Ottawa is again being accused of downloading problems to the provinces as it moves to legalize and regulate the sale of marijuana.
Its new legislation — the Cannabis Act — sets out only some parameters for the new regime. It will revamp various aspects of the criminal code relating to the sale of marijuana to minors and driving while high. It will also handle the licensing of producers and quality control. But it will leave a lot of the details — including the thorny issue of retail and distribution — to the provinces and territories.
Several of the provinces have complained that Ottawa is moving too quickly (as if none of us knew this was coming) and is leaving too many of the details to provinces and territories to sort out.
Downloading problems to the provinces has been a recurring problem in the Canadian federation for many years. But there is also fine line between offloading responsibility and respecting the jurisdiction of the province over matters of a merely local or private nature. The reality is that some things — like legalizing and regulating marijuana — just cannot be done without provincial and territorial involvement.
The problem with the offloading critique is that Ottawa is setting up more or less the same division of powers that exists with alcohol.
It is a federally mandated criminal offence to drive with a blood alcohol level over .08. Ottawa handles the licensing of breweries and distilleries under the Excise Act. Alcohol producers must comply with the standards of the Canadian Food Inspection Agency on matters such as labelling and the Canadian Radio-television Telecommunication Commission when it comes to advertising.
But that is more or less where Ottawa’s role ends.
The failure of some to understand that division of responsibility has become a political problem for the Liberals as critics have seized upon Ottawa’s ceding of jurisdiction to the provinces as evidence that Ottawa doesn’t know what it’s doing.
One move which has raised a lot of eyebrows is by the decision to set 18 as a nationwide minimum age for marijuana use. Judging by the criticism of that move it seems that many assume that this is where Ottawa wants to see the legal minimum set. The fact that it is open to the provinces to choose a higher age if they wish seems to get lost in the discussion.
This really isn’t any different than the situation with alcohol (in fact, I’m not aware of any federal minimum age when it comes to booze). In Yukon, as with most provinces, the legal age to buy alcohol is 19, while in Alberta, Manitoba and Newfoundland the age is set at 18. Ever wonder why that is? Because it is the provinces, not Ottawa, that set those standards.
With marijuana, provinces can decide that one can make the decision to accept the risks of partaking once they reach adulthood or if a nanny state ought to protect adult developing brains from their own free will until they reach the age of 25 as some are suggesting.
More gnashing of teeth has occurred around the fact that it will not be a criminal offence under the Liberal’s regime for teenagers to possess up to five grams of marijuana. Critics have used this move to somehow argue that Ottawa is somehow saying that is OK for teenagers to use marijuana.

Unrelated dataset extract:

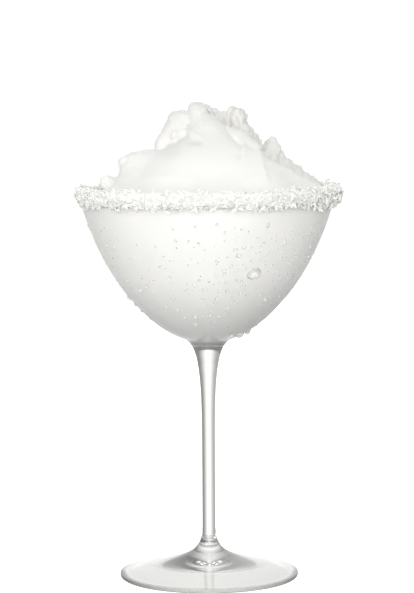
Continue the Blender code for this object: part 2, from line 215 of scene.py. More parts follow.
# The knob, the slab on its left, the right shoulder's ledge and the lumps down the left edge.
SIDE_LIMBS = (
    ((-0.0040, -0.004, 0.0354), 0.0046, (-0.0036, -0.004, 0.0310), 0.0052),
    ((-0.0060, -0.004, 0.0374), 0.0018, (-0.0030, -0.004, 0.0380), 0.0019),
    ((-0.0141, -0.004, 0.0332), 0.0028, (-0.0110, -0.004, 0.0334), 0.0028),
    ((-0.0137, -0.004, 0.0305), 0.0040, (-0.0188, -0.0030, 0.0214), 0.0046),
    ((-0.0092, -0.0042, 0.0310), 0.0030, (-0.0118, -0.0050, 0.0240), 0.0050),
    ((-0.0225, -0.004, 0.0155), 0.0040, (-0.0305, -0.003, 0.0115), 0.0055),
    ((0.0130, -0.006, 0.0200), 0.0078, (0.0190, -0.008, 0.0120), 0.0090),
    ((-0.0365, -0.003, 0.0128), 0.0036, (-0.0300, -0.003, 0.0115), 0.0058),
    ((-0.0454, -0.004, 0.0038), 0.0034, (-0.0400, -0.001, -0.0010), 0.0062),
)
# The rougher mass that shows behind the fold, in steps down to the right.
BACK_LIMBS = (
    ((0.0133, 0.009, 0.0323), 0.0052, (0.014, 0.012, 0.0050), 0.0190),
    ((0.0040, 0.008, 0.0310), 0.0050, (0.002, 0.010, 0.0100), 0.0140),
    ((0.0006, 0.003, 0.0357), 0.0026, (0.0056, 0.007, 0.0322), 0.0034),
    ((0.0303, 0.011, 0.0193), 0.0038, (0.028, 0.012, 0.0000), 0.0120),
    ((0.0365, 0.011, 0.0115), 0.0034, (0.036, 0.010, 0.0000), 0.0090),
    ((0.0413, 0.010, 0.0080), 0.0032, (0.041, 0.009, -0.0020), 0.0080),
    ((0.0450, 0.009, 0.0050), 0.0030, (0.045, 0.008, -0.0030), 0.0070),
    ((0.0483, 0.008, 0.0029), 0.0028, (0.048, 0.007, -0.0040), 0.0060),
    ((-0.014, 0.014, 0.0160), 0.0070, (-0.012, 0.024, -0.0060), 0.0200),
    ((0.008, 0.024, 0.0120), 0.0080, (0.014, 0.030, -0.0060), 0.0170),
    ((-0.008, 0.034, 0.0050), 0.0070, (-0.012, 0.038, -0.0060), 0.0110),
    ((0.030, 0.030, 0.0020), 0.0060, (0.024, 0.030, -0.0080), 0.0120),
    ((-0.034, 0.022, 0.0010), 0.0060, (-0.026, 0.022, -0.0080), 0.0130),
)
# Folds pressed into the front: corners (across, height above the lip), the groove's width
# and depth, and how far the ground lifts on its left and sinks on its right, as it runs,
# over a reach.
FOLDS = (
    (
        ((-0.0140, 0.0249), (-0.0145, 0.0220), (-0.0168, 0.0192), (-0.0197, 0.0190),
         (-0.0242, 0.0195)),
        0.0006, 0.0006, -0.0005, 0.0030,
    ),
    (((-0.0139, 0.0243), (-0.0094, 0.0260), (-0.0037, 0.0236)), 0.0006, 0.0006, 0.0009, 0.0020),
    (
        ((0.0101, 0.0268), (0.0124, 0.0235), (0.0158, 0.0203), (0.0153, 0.0158)),
        0.0005, 0.0006, 0.0006, 0.0025,
    ),
    (
        ((0.0244, 0.0183), (0.0269, 0.0123), (0.0273, 0.0092)),
        0.0008, 0.0005, -0.0009, 0.0030,
    ),
)
# Dents: centre (across, height above the lip), radii and depth.
DENTS = (
    ((-0.0065, 0.0230), (0.0036, 0.0022), 0.0014),
    ((0.0089, 0.0083), (0.0009, 0.0007), 0.00025),
    ((0.0074, 0.0089), (0.0006, 0.0006), 0.0002),
    ((0.0153, 0.0156), (0.0009, 0.0009), 0.0009),
    ((-0.0085, 0.0300), (0.0007, 0.0008), 0.0009),
)
# The smooth front ends at this line; crumbly ice goes on to the right of it.
CRUMBLE_EDGE = ((0.0244, 0.0183), (0.0269, 0.0123), (0.0272, 0.0089), (0.0255, 0.0000))
# How widely limbs melt together: the front body's, the slope's, the side's and the back's, and
# the front with the back, which keeps a crease.
BLEND_WITHIN = 0.0080
BLEND_SLOPE = 0.0080
BLEND_SIDE = 0.0016
BLEND_ROUGH = 0.0022
BLEND_BACK = 0.0008
# Relief of the heap, each as (height, size across): soft swells and ripples everywhere, then
# lumps and grains, where it is lumpy and where it is rough. It fades out at the wall, over a
# height above the contact and over a range inwards from the wall.
SWELL = (0.0004, 0.015)
RIPPLE = (0.00005, 0.0050)
LUMP = (0.0018, 0.0038)
GRAIN = (0.0008, 0.0015)
LEAST_ROUGH = 0.02
NORMAL_STEP = 0.0002
LOOSE_ABOVE = 0.002
LOOSE_INWARDS = (0.0005, 0.0040)
# How rough and how lumpy each zone is.
ZONES = {
    "behind": (1.0, 1.0),
    "crumbled": (0.8, 0.0),
    "turned_away": (0.5, 0.5),
    "crown": (0.35, 0.15),
    "left": (0.35, 0.2),
}
# How far the ground right of the crumbling edge lies lower, and the range of heights above the
# lip over which that grows from nothing.
CRUMBLE_STEP = 0.0006
CRUMBLE_STEP_HEIGHTS = (0.002, 0.009)
# Painted shade on the heap, as a share of grey in the slush's colour: at the lip and more at the
# top, on the slab, and at least so much behind and where it turns away.
PAINTED_SHADE_LOW = 0.19
PAINTED_SHADE_HIGHER = 0.52
PAINTED_SHADE_SLAB = 0.13
PAINTED_SHADE_BEHIND = 0.66
PAINTED_SHADE_TURNED_AWAY = 0.45

# Camera, from the fit of the lip's and the foot's ellipses.
CAMERA_DISTANCE = 1.017
CAMERA_HEIGHT = 0.2156
CAMERA_SIDE = -0.0003
CAMERA_TILT = 0.08436
CAMERA_LENS = 135.0
CAMERA_ROLL = math.radians(-0.33)

# Painted shade darkens the glass's colour to these shares over the foot, at the foot's edge and at
# the bowl's bottom. It turns clear to rays past so many bounces.
FOOT_SHADE = 0.70
EDGE_SHADE = 0.46
BOTTOM_SHADE = 0.70
MOST_BOUNCES = (("Ray Depth", 7.5), ("Glossy Depth", 3.5))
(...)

Again this criticism fails to appreciate the nature of the Canadian federation and the role that provinces and territories are supposed to play. If you were ever caught by the police with some booze as a teenager you may have received a ticket under a territorial statute — the Yukon Liquor Act. Neither the criminal code, nor any other federal law had anything to say about the matter.
When you buy alcohol you buy it from the Yukon Liquor Corporation. The licensing of premises that serve alcohol is handled by the Yukon Liquor Corporation. I could go on like this.
Returning to marijuana, not only is the decision to leave these matters to the provinces a reasonable balancing of national and local decision making, it is probably constitutionally necessarily. Intruding into certain aspects of regulation could result in those efforts being struck down by the courts.
The constitution sets out those categories of matters that are to be left to Ottawa and to the provinces. And anyone familiar with the court decisions those sections might see how a “Federal Marijuana Store” might run afoul of provincial jurisdiction. The Yukon Act, while a simple statute of federal Parliament, gives more or less the same powers to our territorial legislature.
There was a time when provinces fought lengthy court battles to protect their autonomy. They would vigorously push back whenever Ottawa ventured onto their turf. It still happens sometimes.
But on this hot-button subject that some jurisdictions would prefer not to deal with right now that doesn’t seem to be the case. Fundamentally I think part of the issue is that many provincial officials aren’t sold on the idea of legal weed, don’t want to see any of this happen and are loath to be seen as enabling the process.
There may be something to the criticism that Ottawa is not giving the provinces enough time but I’m not wholly convinced. And while I feel for the bureaucrats whose political masters waited until the Liberals introduced their bill in Parliament to actually get this process moving it was certainly foreseeable what role provinces and territories would play.
As someone not immersed in the business and culture of government, sorting out the details doesn’t seem overly daunting to me.
The debate over whether criminalization or regulation is a better approach is effectively over. Let’s get on with it.
Kyle Carruthers is a born-and-raised Yukoner who lives and practises law in Whitehorse.